» **TASK TO COMPLETE**
Exactly repeat the lines starting at the one that holds "Write part 2" and ending at the one that holds "return piece". Both end lines count; leave out everything else.

» **MATERIAL PROVIDED**
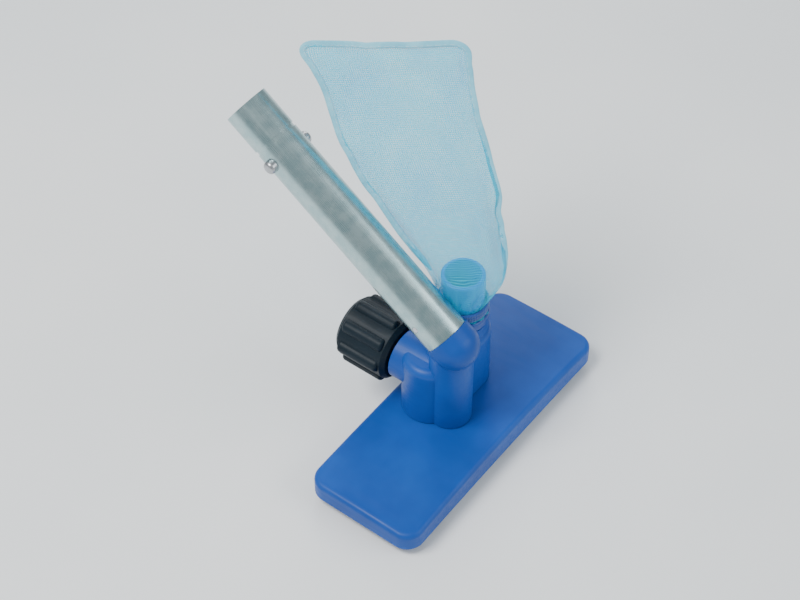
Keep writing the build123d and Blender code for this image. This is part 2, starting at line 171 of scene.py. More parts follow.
--
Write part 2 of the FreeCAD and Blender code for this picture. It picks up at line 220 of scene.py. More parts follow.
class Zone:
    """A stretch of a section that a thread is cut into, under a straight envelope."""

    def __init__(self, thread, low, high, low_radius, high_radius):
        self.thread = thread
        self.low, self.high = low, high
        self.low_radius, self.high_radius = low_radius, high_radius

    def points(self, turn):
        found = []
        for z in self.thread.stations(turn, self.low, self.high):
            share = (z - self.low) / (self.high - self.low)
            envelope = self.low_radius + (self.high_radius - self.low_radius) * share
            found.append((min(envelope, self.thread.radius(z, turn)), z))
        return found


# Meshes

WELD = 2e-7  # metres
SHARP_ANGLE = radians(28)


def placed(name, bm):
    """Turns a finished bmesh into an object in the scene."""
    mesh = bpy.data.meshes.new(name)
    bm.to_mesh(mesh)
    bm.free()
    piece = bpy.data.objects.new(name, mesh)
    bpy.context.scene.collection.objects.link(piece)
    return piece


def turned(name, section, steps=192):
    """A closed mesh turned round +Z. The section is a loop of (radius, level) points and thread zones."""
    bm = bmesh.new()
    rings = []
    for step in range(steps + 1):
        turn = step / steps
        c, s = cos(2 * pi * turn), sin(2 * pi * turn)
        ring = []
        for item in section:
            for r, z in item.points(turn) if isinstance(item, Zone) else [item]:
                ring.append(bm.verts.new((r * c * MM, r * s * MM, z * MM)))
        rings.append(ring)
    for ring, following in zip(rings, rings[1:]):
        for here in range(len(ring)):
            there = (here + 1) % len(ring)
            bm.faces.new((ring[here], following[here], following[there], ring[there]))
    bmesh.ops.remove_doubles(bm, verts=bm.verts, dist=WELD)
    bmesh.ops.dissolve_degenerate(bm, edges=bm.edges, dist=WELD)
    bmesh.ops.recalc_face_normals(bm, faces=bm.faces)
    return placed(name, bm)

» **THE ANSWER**
Write part 2 of the FreeCAD and Blender code for this picture. It picks up at line 220 of scene.py. More parts follow.
class Zone:
    """A stretch of a section that a thread is cut into, under a straight envelope."""

    def __init__(self, thread, low, high, low_radius, high_radius):
        self.thread = thread
        self.low, self.high = low, high
        self.low_radius, self.high_radius = low_radius, high_radius

    def points(self, turn):
        found = []
        for z in self.thread.stations(turn, self.low, self.high):
            share = (z - self.low) / (self.high - self.low)
            envelope = self.low_radius + (self.high_radius - self.low_radius) * share
            found.append((min(envelope, self.thread.radius(z, turn)), z))
        return found


# Meshes

WELD = 2e-7  # metres
SHARP_ANGLE = radians(28)


def placed(name, bm):
    """Turns a finished bmesh into an object in the scene."""
    mesh = bpy.data.meshes.new(name)
    bm.to_mesh(mesh)
    bm.free()
    piece = bpy.data.objects.new(name, mesh)
    bpy.context.scene.collection.objects.link(piece)
    return piece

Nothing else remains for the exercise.